The Feds caught Royal Caribbean dumping again.  And the U.S. government fined the cruise line again – this time $8,000,000 – and placed it on probation.  Did Royal Caribbean learn its lesson?  No, the illegal discharges increased.  While the crew members wore their "save the waves" buttons above deck while serving passengers cocktails, Royal Caribbean engineers below the decks fabricated secret by-pass values to dump everything from raw sewage to chemicals used in the photography labs directly into the ocean. Royal Caribbean cruise ship even dumped oil and sewage into the waters right outside of the executives’ windows overlooking Biscayne Bay.

The U.S. Attorney General, Janet Reno, a Miami resident herself and an environmentalist as well, was not amused. The discrepancy between how the cruise held itself out to the public as a green company versus its actual criminal conduct was not lost on the Attorney General.  By the time she was through, Royal Caribbean pled guilty to multiple felonies, received another whopping fine of $18,000,000, and agreed to a five year probation.

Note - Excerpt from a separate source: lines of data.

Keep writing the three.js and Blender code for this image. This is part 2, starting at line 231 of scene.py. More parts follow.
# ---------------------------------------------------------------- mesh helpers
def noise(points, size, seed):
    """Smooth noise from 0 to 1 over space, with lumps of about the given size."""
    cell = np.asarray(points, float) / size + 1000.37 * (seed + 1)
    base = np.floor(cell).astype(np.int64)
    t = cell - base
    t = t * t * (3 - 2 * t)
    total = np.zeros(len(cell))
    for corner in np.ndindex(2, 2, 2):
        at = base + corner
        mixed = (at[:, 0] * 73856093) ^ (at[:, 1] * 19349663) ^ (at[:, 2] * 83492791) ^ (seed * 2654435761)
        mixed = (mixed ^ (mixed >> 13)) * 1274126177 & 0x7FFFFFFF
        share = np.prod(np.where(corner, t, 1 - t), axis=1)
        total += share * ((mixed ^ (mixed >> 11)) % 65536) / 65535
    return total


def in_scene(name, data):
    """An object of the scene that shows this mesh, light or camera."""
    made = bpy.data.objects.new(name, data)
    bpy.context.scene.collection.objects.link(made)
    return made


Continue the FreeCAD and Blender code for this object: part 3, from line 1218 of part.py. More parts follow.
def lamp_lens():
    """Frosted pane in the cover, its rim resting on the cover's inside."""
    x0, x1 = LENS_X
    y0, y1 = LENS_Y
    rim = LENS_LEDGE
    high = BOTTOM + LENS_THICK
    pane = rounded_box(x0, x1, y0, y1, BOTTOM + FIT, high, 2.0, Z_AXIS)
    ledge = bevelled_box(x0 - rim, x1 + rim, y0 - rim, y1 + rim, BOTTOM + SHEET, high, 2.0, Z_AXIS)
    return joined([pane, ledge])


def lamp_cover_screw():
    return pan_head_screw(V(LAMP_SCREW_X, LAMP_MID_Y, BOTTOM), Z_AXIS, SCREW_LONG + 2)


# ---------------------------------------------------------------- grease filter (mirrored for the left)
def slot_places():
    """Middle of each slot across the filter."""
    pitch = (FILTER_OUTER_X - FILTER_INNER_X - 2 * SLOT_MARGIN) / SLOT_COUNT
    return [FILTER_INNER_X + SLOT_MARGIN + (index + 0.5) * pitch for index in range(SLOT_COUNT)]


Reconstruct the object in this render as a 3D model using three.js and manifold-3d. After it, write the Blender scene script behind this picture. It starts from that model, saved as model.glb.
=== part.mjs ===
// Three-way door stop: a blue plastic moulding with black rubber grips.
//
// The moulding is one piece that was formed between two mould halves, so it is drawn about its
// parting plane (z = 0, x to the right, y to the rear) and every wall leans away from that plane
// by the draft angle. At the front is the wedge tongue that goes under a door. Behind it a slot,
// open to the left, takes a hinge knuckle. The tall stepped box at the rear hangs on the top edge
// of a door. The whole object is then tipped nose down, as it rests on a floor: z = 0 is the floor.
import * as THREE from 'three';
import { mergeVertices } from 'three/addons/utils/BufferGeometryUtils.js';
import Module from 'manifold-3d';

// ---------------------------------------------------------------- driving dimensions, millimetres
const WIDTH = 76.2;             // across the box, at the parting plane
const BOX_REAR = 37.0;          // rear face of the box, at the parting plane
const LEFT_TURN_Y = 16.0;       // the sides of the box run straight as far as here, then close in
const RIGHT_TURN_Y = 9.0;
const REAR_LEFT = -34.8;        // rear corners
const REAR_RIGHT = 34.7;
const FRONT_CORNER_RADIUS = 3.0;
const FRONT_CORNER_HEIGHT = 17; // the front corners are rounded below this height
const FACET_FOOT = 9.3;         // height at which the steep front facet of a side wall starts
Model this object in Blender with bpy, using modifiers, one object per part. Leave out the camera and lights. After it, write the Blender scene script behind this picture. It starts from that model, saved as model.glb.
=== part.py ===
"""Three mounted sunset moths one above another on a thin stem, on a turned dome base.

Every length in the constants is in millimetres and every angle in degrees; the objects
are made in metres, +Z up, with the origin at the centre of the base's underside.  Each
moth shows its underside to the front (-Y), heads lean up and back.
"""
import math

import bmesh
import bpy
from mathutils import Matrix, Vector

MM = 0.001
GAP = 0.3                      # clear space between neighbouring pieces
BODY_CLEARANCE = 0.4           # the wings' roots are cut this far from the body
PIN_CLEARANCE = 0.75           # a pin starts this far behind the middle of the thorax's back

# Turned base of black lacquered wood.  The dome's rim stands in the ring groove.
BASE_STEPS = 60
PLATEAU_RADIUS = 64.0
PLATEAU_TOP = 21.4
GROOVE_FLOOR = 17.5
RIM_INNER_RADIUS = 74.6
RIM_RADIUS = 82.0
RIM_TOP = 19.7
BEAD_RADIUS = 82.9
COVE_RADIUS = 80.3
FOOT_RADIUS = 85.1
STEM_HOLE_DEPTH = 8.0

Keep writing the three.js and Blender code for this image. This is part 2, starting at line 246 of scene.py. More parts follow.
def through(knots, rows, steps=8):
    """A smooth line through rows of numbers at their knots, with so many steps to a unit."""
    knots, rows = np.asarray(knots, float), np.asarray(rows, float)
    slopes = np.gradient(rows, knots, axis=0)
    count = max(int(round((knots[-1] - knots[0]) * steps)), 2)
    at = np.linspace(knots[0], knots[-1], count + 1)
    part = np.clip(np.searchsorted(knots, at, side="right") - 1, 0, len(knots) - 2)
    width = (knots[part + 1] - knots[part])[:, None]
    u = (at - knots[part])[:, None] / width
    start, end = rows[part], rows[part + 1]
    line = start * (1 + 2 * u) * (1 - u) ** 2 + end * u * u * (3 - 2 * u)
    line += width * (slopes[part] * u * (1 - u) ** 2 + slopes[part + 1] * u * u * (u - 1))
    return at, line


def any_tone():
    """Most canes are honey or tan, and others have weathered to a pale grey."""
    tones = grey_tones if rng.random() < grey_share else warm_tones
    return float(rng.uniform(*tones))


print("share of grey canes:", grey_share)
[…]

The U.S. leveled the felony charges not just because of the repeated and massive scale of the dumping of pollutants but because the cruise line continued to lie. U.S. Attorney General Janet Reno stated at a press conference: 

.  .  . at the same time that their ships were sailing into the inland passage of Alaska, one of the most sensitive and beautiful eco-systems in our nation, their crew members were wearing buttons that said, ‘Save the Waves.’  That’s what they were wearing above deck.  Below deck, business as usual was going on and oily contaminated bilge water was being dumped overboard . . .

Attorney General Reno was rightfully outraged: " .  .  . if people flim-flam us, they should expect the consequences .  .  ."  When the sentencing was over, the U.S. Government fined Royal Caribbean a total of $27,000,000 and placed the cruise line on probation for five years. 

A number of environmental organizations considered Royal Caribbean to be the poster child for cruise dumping.  The Oceana organization initiated a campaign against the cruise line which included flying banners over Royal Caribbean ships saying "Got Sewage? Royal Caribbean Dumps Daily."   

Did the cruise line resort to its old ways and empty the bilges of the Monarch of the Seas off of the shores of San Francisco in 2006?    

Does anyone have information about this January 2006 alleged incident?


June 20, 2011 Update This article was picked as a top 10 law blog by LexBlog.